Sobre los huéspedes y otros embrujos.
Supongo que esa impresión se origina cuando ciertas
presencias se asoman en los momentos menos oportunos. O mejor dicho, cuando no
se asoman, pero se intuyen. Porque hay ausencias que no exigen un historial de
encuentros para doler, ni una larga lista de conversaciones para convertirse en
necesidad. A veces, basta una palabra en el momento exacto para que alguien se
encaje tan profundo como si llevara años escondido en uno.
Y uno no sabe qué hacer con eso.
Hay quienes llegan con sutileza —casi por error— y logran
alterar el orden de los silencios más pulcros. No hacen escándalo, no exigen
explicaciones. Solo están, apenas, como un parpadeo entre líneas o un eco
inesperado. Y sin embargo, logran establecerse como si fueran lo único que uno
ha estado esperando sin saberlo.
He intentado explicarme por qué ciertas personas tienen esa
capacidad tan precisa de colarse por los resquicios. Tal vez sea la forma en
que nombran las cosas, o el modo en que nos miran sin vernos del todo, como si
supieran algo de nosotros que aún no nos atrevemos a confesar. Es posible
también que algunas almas estén diseñadas para recordarnos versiones más plenas
de nosotros mismos, aunque solo sea por un instante.
No necesito verla para saber que su imagen se mantiene. No
hace falta que esté cerca para que su recuerdo acomode los muebles de mi
cabeza. Y no se trata de obsesión, ni de romanticismos torpes. Es más bien la
certeza de haber sido tocado por algo que no puede nombrarse sin perder parte
de su hechizo.
Por eso estos días —a pesar del descanso, del clima amable,
de los libros sin leer— tienen algo de desencaje. Porque incluso en el espacio
más conocido, uno puede sentirse visitante si falta una presencia que nunca
llegó del todo. Se extraña de forma rara: no como quien pierde, sino como quien
nunca termina de tener.
Hay personas que no necesitan gritar para quedarse. Que no
asustan, pero embrujan. Que no pertenecen a nuestras pesadillas, pero que
tampoco caben en la luz de lo cotidiano. Son como esas figuras que se escapan
cuando el ojo intenta fijarlas, pero que luego uno encuentra sin aviso, en la
música de una palabra, en la sombra de una taza, en el eco de una pregunta.
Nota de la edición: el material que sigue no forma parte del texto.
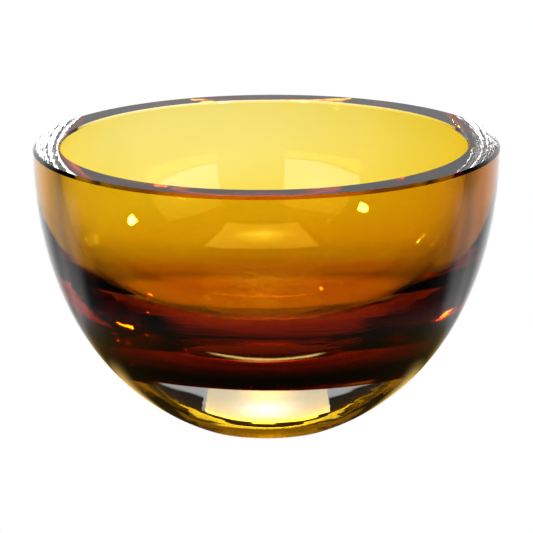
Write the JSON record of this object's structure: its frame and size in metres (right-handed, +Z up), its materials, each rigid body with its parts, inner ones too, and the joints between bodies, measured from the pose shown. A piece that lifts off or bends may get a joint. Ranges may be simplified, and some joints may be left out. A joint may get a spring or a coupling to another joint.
{
  "type": "art glass bowl",
  "caption": "Deep round bowl of thick clear glass over a thin amber inner layer, with a flat cut rim, a solid clear base and a flat ground foot.",
  "frame": {"origin": "centre of the flat ground foot, on the surface the bowl stands on", "axes": "+Z up along the bowl's axis of revolution, out of the mouth; +X and +Y lie in the surface it stands on"},
  "size_m": [0.216, 0.216, 0.133],
  "materials": {
    "clear_glass": "polished colourless lead crystal, cold-cut and polished at the rim",
    "amber_glass": "fire-polished transparent amber glass, fused to the clear glass around it"
  },
  "bodies": {
    "root": {"clear_casing": "clear_glass", "amber_lining": "amber_glass"}
  },
  "joints": []
}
Y aquí estoy: escribiendo desde un escritorio familiar, bajo
una lámpara de siempre, en la casa de ustedes… intentando entender cómo se
puede extrañar tanto algo que apenas se hizo presente. O, peor aún, algo que
tal vez nunca fue completamente real, pero que, con eso y todo, se sigue
sintiendo como si siempre hubiera estado aquí.